The more I resisted the cruel confrontation, the more I cried. To soothe the pain, I drank from a water bottle as though drinking Amrit nectar from the Cosmic Mother. Still, I left the Tantric shelter to go to the lady's room and splash my face, blaming my mood on the chanting, calling it a dirge under my breath. Bhai Kultar and Jatha had arrived to play kirtan and saw me, a tearful mess.
On my way back I approached Bhai Kultar Singh and noted how sad the Wahe Gurus sounded this morning. He answered, "We are just now going to join the chanting."
"Perhaps we can chant to uplift it," I suggested, before returning to my sheepskin. Instead, my depth of grief only intensified. Sweeping from behind me, a yard-wide, gloomy snake-like river appeared in my mind's eye, winding around along my left side towards the front of the sadhana stage, twisting in S-curves across the Tantric Shelter floor. Greater was the darkness that wrapped itself around me. I wiped away tears with my hands, trying to be brave, tears that flowed hopelessly from depths beyond control.
During the last five minutes of sadhana following Wahe Gurus we call upon Guru Ram Das to soothe the transmutation of karmas. The only relief I found with these wondrous blessings was a serene face, enabling me to calmly set my sheepskin down near the Gurdwara stage and step into the line forming to bow before the Siri Guru Granth Sahib, a holy scripture that is our living Guru.
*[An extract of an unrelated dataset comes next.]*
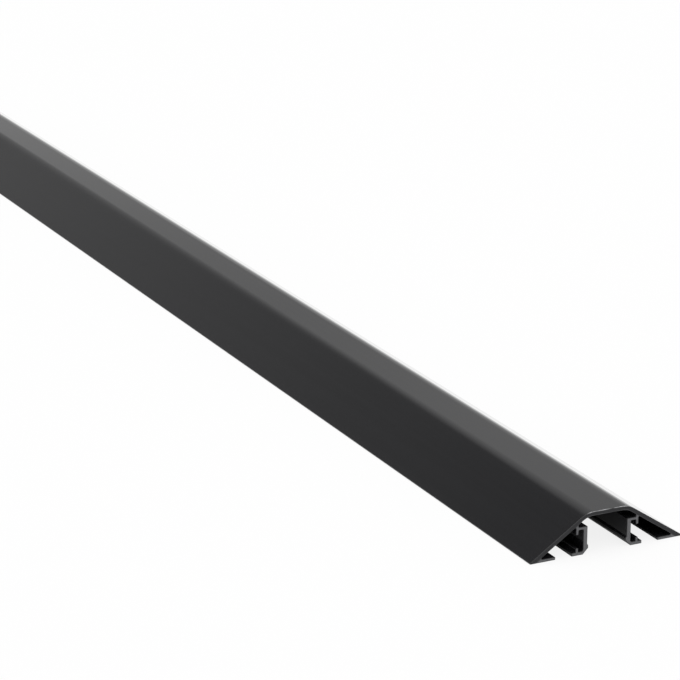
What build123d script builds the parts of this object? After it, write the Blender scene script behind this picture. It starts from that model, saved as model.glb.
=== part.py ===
from build123d import *
import math
import os

# Floor cable protector: one straight length of extruded aluminium, black anodised, that lies over
# cables on a floor. The section is a low ridge with two ramps, open underneath, with a cable channel
# between two legs. The ends are sawn square. Sizes are in millimetres.
# X runs along the length, Y across it, Z up. The origin is the middle of the underside.

# Outer form
length = 1000.0
width = 80.0
height = 20.0
crest_width = 21.8
crest_radius = 12.0
toe_nose = 0.6
toe_radius = 0.3
skin = 2.0

# Cable channel and the leg on each side of it, with a bead and a lead-in low on the channel face
channel_width = 20.8
leg_wall = 2.1
leg_height = 13.5
bead_reach = 0.6
bead_land = 1.2
bead_fade = 1.0
lead_in = 2.8

# Web that runs level from the top of each leg out to the hanging rib
web_wall = 1.3

# Foot of each leg, and the two ribs that hold a flat joiner bar against the leg
foot_reach = 6.0
foot_wall = 1.6
foot_radius = 1.0
rib_wall = 1.3
pocket_width = 2.6
upright_rib_height = 3.6
pocket_mouth = 6.4

# Foot at each toe, and the slot left in the floor of the side chamber
floor_slot = 8.4
toe_foot_wall = 1.4

# Radii that the extrusion die gives to the inside corners and to the free edges of thin walls
inside_radius = 0.5
edge_radius = 0.3

# Places worked out from the sizes above, as distances from the centre line
half_width = width / 2
half_crest = crest_width / 2
leg_inner = channel_width / 2
leg_outer = leg_inner + leg_wall
bead_face = leg_inner - bead_reach
rib_inner = leg_outer + pocket_width
rib_outer = rib_inner + rib_wall
rib_middle = (rib_inner + rib_outer) / 2
foot_tip = leg_outer + foot_reach
toe_foot_tip = foot_tip + floor_slot

# Slope of the ramps, the height of the joiner pocket's ceiling and that of the hanging rib's free end
ramp_angle = math.atan2(height - toe_nose, half_width - half_crest)
pocket_ceiling = leg_height - web_wall
hanging_rib_foot = upright_rib_height + pocket_mouth


def ramp_underside(rise):
    """Distance from the centre line to the underside of the ramp at a height above the floor."""
    return half_crest + (height - rise) / math.tan(ramp_angle) - skin / math.sin(ramp_angle)


def ramp_soffit(across):
    """Height of the underside of the ramp at a distance from the centre line."""
    return height - (across - half_crest) * math.tan(ramp_angle) - skin / math.cos(ramp_angle)


def plate(near, far, low, high):
    """Wall of the section between two distances from the centre line and two heights."""
    return Pos((near + far) / 2, (low + high) / 2) * Rectangle(far - near, high - low)


def rounded(form, radius, *corners):
    """Rounds the corners of a flat form that lie nearest to the given places."""
    picked = [form.vertices().sort_by_distance((across, up, 0))[0] for across, up in corners]
    return fillet(picked, radius)


def outer_form():
    """Whole outline of the section: two toes, two ramps and the rounded crest."""
    form = make_face(
        Polyline(
            (-half_width, 0),
            (-half_width, toe_nose),
            (-half_crest, height),
            (half_crest, height),
            (half_width, toe_nose),
            (half_width, 0),
            close=True,
        )
    )
    form = rounded(form, crest_radius, (-half_crest, height), (half_crest, height))
    return rounded(form, toe_radius, (-half_width, toe_nose), (half_width, toe_nose))


def hollow():
    """Space under the skin, which leaves the ramps and the crest one even thickness."""
    ceiling = height - skin
    crest_corner = ramp_underside(ceiling)
    space = make_face(
        Polyline(
            (-ramp_underside(0), 0),
            (-crest_corner, ceiling),
            (crest_corner, ceiling),
            (ramp_underside(0), 0),
            close=True,
        )
    )
    return rounded(space, crest_radius - skin, (-crest_corner, ceiling), (crest_corner, ceiling))


def leg():
    """Leg beside the channel with its bead and web, and the foot that carries it with its rib."""
    bead_top = lead_in + bead_land
    bead = make_face(
        Polyline(
            (bead_face, 0),
            (bead_face, bead_top),
            (leg_inner, bead_top + bead_fade),
            (leg_outer, bead_top + bead_fade),
            (leg_outer, 0),
            close=True,
        )
    )
    foot = plate(bead_face, foot_tip, 0, foot_wall)
    walls = bead + foot + plate(leg_inner, leg_outer, 0, leg_height)
    walls = walls + plate(leg_inner, rib_middle, pocket_ceiling, leg_height)
    walls = rounded(walls, foot_radius, (leg_outer, foot_wall))
    walls = rounded(walls, edge_radius, (leg_inner, leg_height))
    walls = rounded(walls, edge_radius, (foot_tip, 0), (foot_tip, foot_wall))
    walls = walls + plate(rib_inner, rib_outer, 0, upright_rib_height)
    walls = rounded(walls, edge_radius, (rib_inner, upright_rib_height), (rib_outer, upright_rib_height))
    under_bead = make_face(
        Polyline((bead_face, 0), (bead_face + lead_in, 0), (bead_face, lead_in), close=True)
    )
    return walls - under_bead


def hanging_rib():
    """Rib that hangs from the ramp past the web, down to the mouth of the joiner pocket."""
    rib = plate(rib_inner, rib_outer, hanging_rib_foot, height)
    return rounded(rib, edge_radius, (rib_inner, hanging_rib_foot), (rib_outer, hanging_rib_foot))


def toe_foot():
    """Foot under the ramp, from the toe in to the floor slot."""
    foot = plate(toe_foot_tip, half_width, 0, toe_foot_wall)
    return rounded(foot, edge_radius, (toe_foot_tip, 0), (toe_foot_tip, toe_foot_wall))


def section():
    """Section of the profile, across and up: skin, legs, webs and feet, with their inside corners.
    The rib is short over the web, so the corners at the two ends of that stretch have half of it at most."""
    form = outer_form()
    right = [leg(), hanging_rib() & form, toe_foot() & form]
    left = [mirror(wall, Plane.YZ) for wall in right]
    walls = (form - hollow()) + right + left
    rib_over_web = abs(ramp_soffit(rib_inner) - leg_height)
    for side in (-1, 1):
        walls = rounded(
            walls,
            min(inside_radius, rib_over_web / 2),
            (side * rib_inner, leg_height),
            (side * rib_inner, ramp_soffit(rib_inner)),
        )
        walls = rounded(
            walls,
            inside_radius,
            (side * leg_outer, pocket_ceiling),
            (side * rib_inner, pocket_ceiling),
            (side * rib_outer, ramp_soffit(rib_outer)),
            (side * ramp_underside(toe_foot_wall), toe_foot_wall),
        )
    return walls


profile = extrude(Plane.YZ * section(), length / 2, both=True)

os.makedirs("parts", exist_ok=True)
export_step(profile, "parts/cable_protector_profile.step")
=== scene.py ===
import math

import bpy
import numpy as np
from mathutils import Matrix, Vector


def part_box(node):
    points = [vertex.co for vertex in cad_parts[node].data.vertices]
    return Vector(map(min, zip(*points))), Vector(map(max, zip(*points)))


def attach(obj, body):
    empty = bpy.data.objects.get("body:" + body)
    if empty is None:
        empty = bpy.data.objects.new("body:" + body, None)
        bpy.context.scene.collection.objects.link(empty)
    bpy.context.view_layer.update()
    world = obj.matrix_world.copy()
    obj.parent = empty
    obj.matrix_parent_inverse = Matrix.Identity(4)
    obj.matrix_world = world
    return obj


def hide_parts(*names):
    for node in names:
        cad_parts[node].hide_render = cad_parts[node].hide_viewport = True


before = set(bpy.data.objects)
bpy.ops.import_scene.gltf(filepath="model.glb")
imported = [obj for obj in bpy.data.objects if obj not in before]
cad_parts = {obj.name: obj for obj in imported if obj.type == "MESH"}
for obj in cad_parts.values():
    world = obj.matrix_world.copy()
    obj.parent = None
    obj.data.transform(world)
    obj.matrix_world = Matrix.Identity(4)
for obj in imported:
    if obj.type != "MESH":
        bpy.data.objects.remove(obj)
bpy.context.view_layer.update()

# The profile: one length of extruded aluminium, pushed hot through a die as a low ridge. Two ramps and
# a crest of one thickness stand over two legs with their feet, webs and ribs. It is stretched straight,
# sawn square and broken at the sawn edges.
MM = 0.001
PROFILE_NODE = "cable_protector_profile"
low, high = (np.array(corner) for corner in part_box(PROFILE_NODE))
length, width, height = high - low

crest_width = 21.8 * MM
crest_radius = 12.0 * MM
toe_nose = 0.6 * MM
toe_radius = 0.3 * MM
skin = 2.0 * MM
half_crest = crest_width / 2
ramp_angle = math.atan2(height - toe_nose, width / 2 - half_crest)

channel_width = 20.8 * MM
leg_wall = 2.1 * MM
leg_height = 13.5 * MM
bead_reach = 0.6 * MM
bead_land = 1.2 * MM
bead_fade = 1.0 * MM
lead_in = 2.8 * MM

web_wall = 1.3 * MM

foot_reach = 6.0 * MM
foot_wall = 1.6 * MM
foot_radius = 1.0 * MM
rib_wall = 1.3 * MM
pocket_width = 2.6 * MM
upright_rib_height = 3.6 * MM
pocket_mouth = 6.4 * MM

floor_slot = 8.4 * MM
toe_foot_wall = 1.4 * MM

inside_radius = 0.5 * MM
edge_radius = 0.3 * MM
least_radius = 0.3 * MM
sawn_edge_radius = 0.25 * MM

arc_steps = 12
sawn_edge_steps = 4
body_stations = 41


def half_section():
    """Corners of the right half of the section, clockwise from the crest to the ceiling, each as
    distance from the centre line, height and radius. The ramp's underside is the ramp's line moved
    in by the skin, so its height falls by the ramp's slope from the crest outwards."""
    leg_inner = channel_width / 2
    leg_outer = leg_inner + leg_wall
    bead_face = leg_inner - bead_reach
    bead_top = lead_in + bead_land
    rib_inner = leg_outer + pocket_width
    rib_outer = rib_inner + rib_wall
    rib_foot = upright_rib_height + pocket_mouth
    foot_tip = leg_outer + foot_reach
    toe_foot_tip = foot_tip + floor_slot
    ceiling = height - skin

    def soffit(across):
        return height - (across - half_crest) * math.tan(ramp_angle) - skin / math.cos(ramp_angle)

    def under_ramp(up):
        return half_crest + (height - up) / math.tan(ramp_angle) - skin / math.sin(ramp_angle)

    return np.array([
        (half_crest, height, crest_radius),
        (width / 2, toe_nose, toe_radius),
        (width / 2, 0, least_radius),
        (toe_foot_tip, 0, edge_radius),
        (toe_foot_tip, toe_foot_wall, edge_radius),
        (under_ramp(toe_foot_wall), toe_foot_wall, inside_radius),
        (rib_outer, soffit(rib_outer), inside_radius),
        (rib_outer, rib_foot, edge_radius),
        (rib_inner, rib_foot, edge_radius),
        (rib_inner, leg_height - web_wall, inside_radius),
        (leg_outer, leg_height - web_wall, inside_radius),
        (leg_outer, foot_wall, foot_radius),
        (rib_inner, foot_wall, least_radius),
        (rib_inner, upright_rib_height, edge_radius),
        (rib_outer, upright_rib_height, edge_radius),
        (rib_outer, foot_wall, least_radius),
        (foot_tip, foot_wall, edge_radius),
        (foot_tip, 0, edge_radius),
        (bead_face + lead_in, 0, least_radius),
        (bead_face, lead_in, least_radius),
        (bead_face, bead_top, least_radius),
        (leg_inner, bead_top + bead_fade, least_radius),
        (leg_inner, leg_height, edge_radius),
        (rib_inner, leg_height, inside_radius),
        (rib_inner, soffit(rib_inner), inside_radius),
        (under_ramp(ceiling), ceiling, crest_radius - skin),
    ])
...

On approaching the Guru, I noticed a roll of toilet paper on my sheepskin along the aisle and mentioned to the woman sitting behind it that toilet paper does not belong in Gurdwara. She said, "It isn't mine." Reaching down I tucked it out of sight beneath my sheepskin.
I bowed before the Guru to empty my bottomless grief, to be filled with bliss, and sat upon my sheepskin in front of the Ragis in tears. Bhai Kultar and Jatha played a Wahe Guru Shabad that felt as mournful to me as the sadhana chanting, further evoking life-test pain.
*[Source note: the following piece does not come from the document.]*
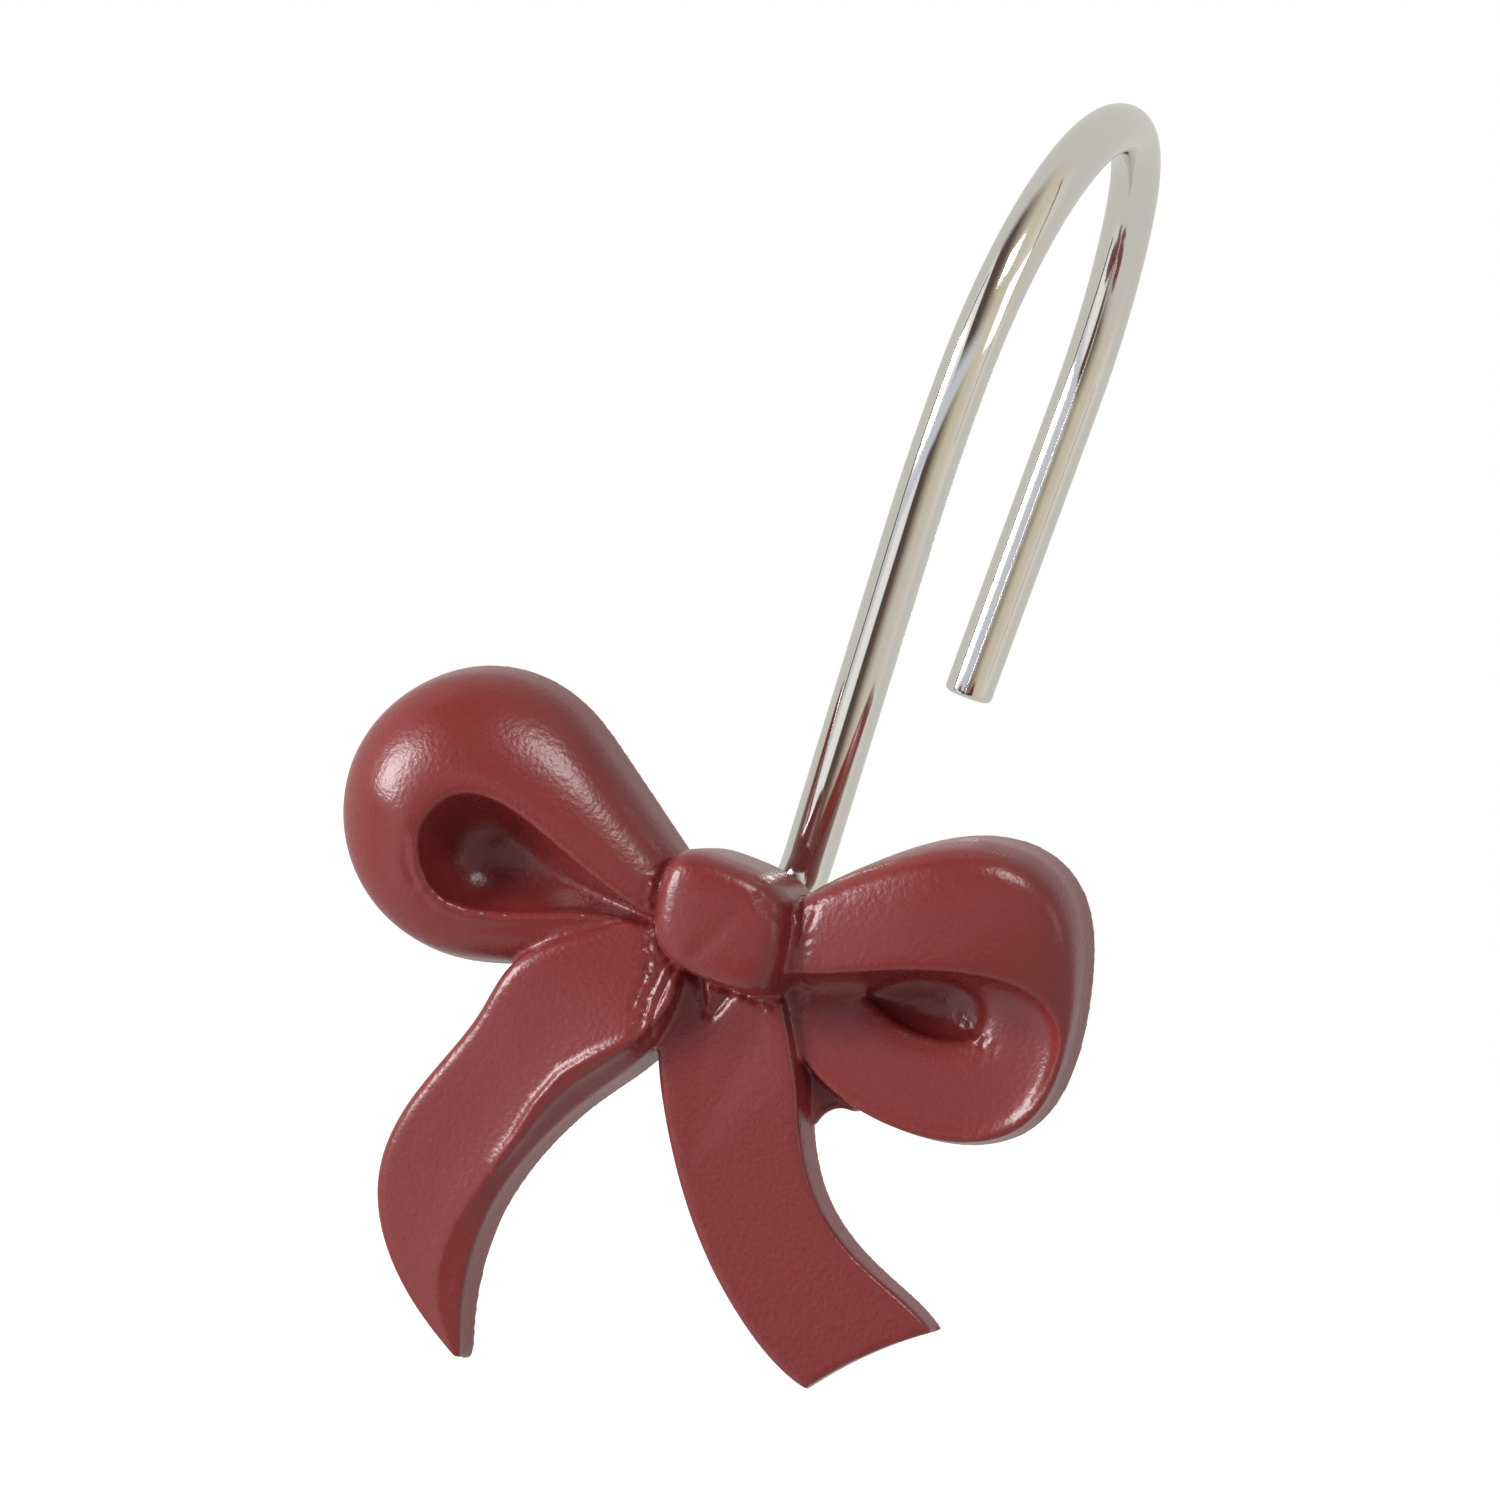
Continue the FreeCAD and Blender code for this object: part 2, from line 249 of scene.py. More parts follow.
def left_loop():
    """Rings from the hollow's floor to its rim, over the pad and down. The pad's height goes from its crest
    to its low side by a power of minus the sine, and to its end at the knot by the squared cosine of half."""
    a = ring_of()
    outer, inner = left_outline(), hollow_outline()
    under = np.maximum(-np.sin(a), 0.0)
    low = under ** 0.7
    near = between(LEFT_NEAR, LEFT_TUCKED, under ** 0.5)
    crest = between(between(LEFT_CREST, LEFT_LOW, low), near, ((1 + np.cos(a)) / 2) ** 2)
    middle = HOLLOW_TIP - (HOLLOW_LONG * HOLLOW_MIDDLE, 0.0)
    rows = [row(between(middle, inner, share), between(HOLLOW_FLOOR, crest - RIM_DROP, rise))
            for share, rise in HOLLOW_RINGS]
    for share in PAD_RINGS:
        drop = RIM_DROP * (1 + 2 * low) * np.maximum(1 - share / (RIM_WIDTH + LOW_RIM_WIDTH * low), 0.0)
        height = between(WALL_H, crest - drop, shoulder(share, PAD_START))
        rows.append(row(between(inner, outer, share), height))
    rows += [row(outer, WALL_H), row(left_outline(DRAFT), 0.0)]
    return net_skin(rows, LOOP_AROUND)


print("left loop's outline, mm:", np.ptp(left_outline(), axis=0).round(1).tolist())
print("hollow's outline, mm:", np.ptp(hollow_outline(), axis=0).round(1).tolist())


# %% [markdown]
# ## The right loop
#
# This loop is turned more to the viewer. A broad band of ribbon runs over the top, and its front edge stands
# proud of a shallow dish, which is the inside of the ribbon, with a dark pit under the edge. The net's rings
# run from the pit, up the dish to the band's edge and the lip, and then over the band and down the wall.

# %% The right loop's net
RIGHT_SIZE, BAND_DEPTH = (21.2, 18.6), 6.8
RIGHT_OUTLINE = RIGHT_SIZE * np.array([
    (0.06, 0.05), (0.29, 0.34), (0.52, 0.535), (0.74, 0.565), (0.885, 0.45), (0.955, 0.24),
    (1.0, -0.01), (0.98, -0.25), (0.82, -0.395), (0.57, -0.43), (0.34, -0.375), (0.12, -0.18)])
# The band's front edge, with its depth as the third number.
RIGHT_EDGE = (*RIGHT_SIZE, BAND_DEPTH) * np.array([
    (0.12, -0.11, 0.8), (0.31, -0.04, 0.91), (0.50, 0.07, 0.98), (0.71, 0.15, 0.95), (0.87, 0.16, 0.79),
    (0.95, 0.08, 0.54)])
BAND_CRESTS = BAND_DEPTH * np.array([0.85, 0.93, 1.0, 0.97, 0.82, 0.58])
LIP_IN, LIP_DEPTHS = 0.3, 2.4 * np.array([1.45, 1.12, 1.0, 1.0, 0.95, 0.95])
PIT_MIDDLE = np.array([12.0, -0.6])
PIT_ACROSS, PIT_UP, PIT_DOWN, PIT_SLANT, PIT_RIM = 3.8, 2.15, 1.7, 0.2, 2.2
# Each ring of the pit's floor: its share of the pit, and its depth.
PIT_RINGS = [(0.3, 0.5), (0.7, 0.75), (0.93, 1.2)]
DISH_OUT, DISH_RISE = 0.85, 0.35
UNDER_OUT, UNDER_BAND, UNDER_LIP = 0.97, 0.3, 0.03
BAND_RINGS, BAND_START = [0.12, 0.55, 0.88, 0.985], 0.8


def right_loop():
    """Rings from the pit's floor to the band's edge and the lip, over the band and down the wall. The pit is
    an ellipse: the cosine across, and the sine up or down with a slant along the upper half."""
    outer = RIGHT_OUTLINE
    lip = outset(outer, -LIP_IN)[6:]
    rim = np.vstack([RIGHT_EDGE, row(lip, LIP_DEPTHS)])
    crest = np.concatenate([BAND_CRESTS, rim[6:, 2]])
    a = np.pi - ring_of(12)
    along = PIT_ACROSS * np.cos(a)
    up = np.where(a > 0, PIT_UP * np.sin(a) + PIT_SLANT * along, PIT_DOWN * np.sin(a))
    pit = row(np.stack([along, up], -1) + PIT_MIDDLE, PIT_RIM)
    dish = between(pit, rim, DISH_OUT)
    dish[:, 2] = between(pit[:, 2], rim[:, 2], DISH_RISE)
    fall = np.where(crest > rim[:, 2], UNDER_BAND, UNDER_LIP)
    under = row(between(pit, rim, UNDER_OUT)[:, :2], rim[:, 2] - fall)
    rows = [row(between(PIT_MIDDLE, pit[:, :2], share), floor) for share, floor in PIT_RINGS]
    rows += [pit, dish, under, rim]
    for share in BAND_RINGS:
        height = between(WALL_H, crest, shoulder(share, BAND_START))
        rows.append(row(between(rim[:, :2], outer, share), height))
    rows += [row(outer, WALL_H), row(outset(outer, DRAFT), 0.0)]
    return net_skin(rows, LOOP_AROUND)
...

The roll of toilet paper was God's gift to me, soaking up my tears.
I kept questioning Wahe Guru, with a stuffy nose, my lower lip trembling-- "Why, why, why are you doing this to me???
Now, as if in answer, I saw the same snake-like river winding around right before me, only this time it was luminous and pure white. I gazed towards the Siri Guru Granth Sahib through closed eyes and saw a shimmering white waterfall falling from the top Ramala cloths gracing the Guru, down the steps of the stage towards the devotees gathered below.
I thanked Guruji, opened my palms and poured my grief into this river of God. Mercifully, it felt as though all my sorrows were swept away. I knew that the Siri Guru Granth Sahib, with all the Gurus graces, was the divine origin of the gloomy, sorrow-filled river I had seen earlier, winding through the Tantric shelter during sadhana, absorbing everyone's turmoil and anguish.
"Why," I asked, begging to understand, "Why was I made to go through this hugely painful life-long test?"
Abruptly, a black, monstrous wall of pain towered within me more powerfully than ever before, and just as suddenly vanished. In its place I saw all my beloveds, all ten Gurus emerge from the Siri Guru Granth Sahib on the same river of white light and flow into my heart, imbuing my being with sublime understanding, courage and heavenly love.
Tears of gratitude and awe welled up in my eyes, humbled by the sacred responsibility of the Gurus' presence within me, knowing that my life is no longer mine. My sole purpose on earth is to share God and Guru's message of peace and subtle living with the world.
The full understanding of my life test as seen through the Guru's eyes came minutes later in the random reading from the Siri Guru Granth Sahib, the Hukam, which made reference to my husband's cultivation of love for another women, being self-willed and telling lies. Yet the Hukam concluded, "She who has such a pre-ordained destiny obtains the True Guru as her Husband...she is enjoyed by her Creator Lord and stands out; she does not blend with the crowd"..."O Nanak, the Gurmukh is the happy soul bride forever; she has the imperishable Lord God as her Husband."
The flip side of my life test revealed through its dark gauntlet the Gurus' profound life blessing--God and Gurus' realm of light and healing, wherein I shall dwell forever in Divine Union in prayers for the world.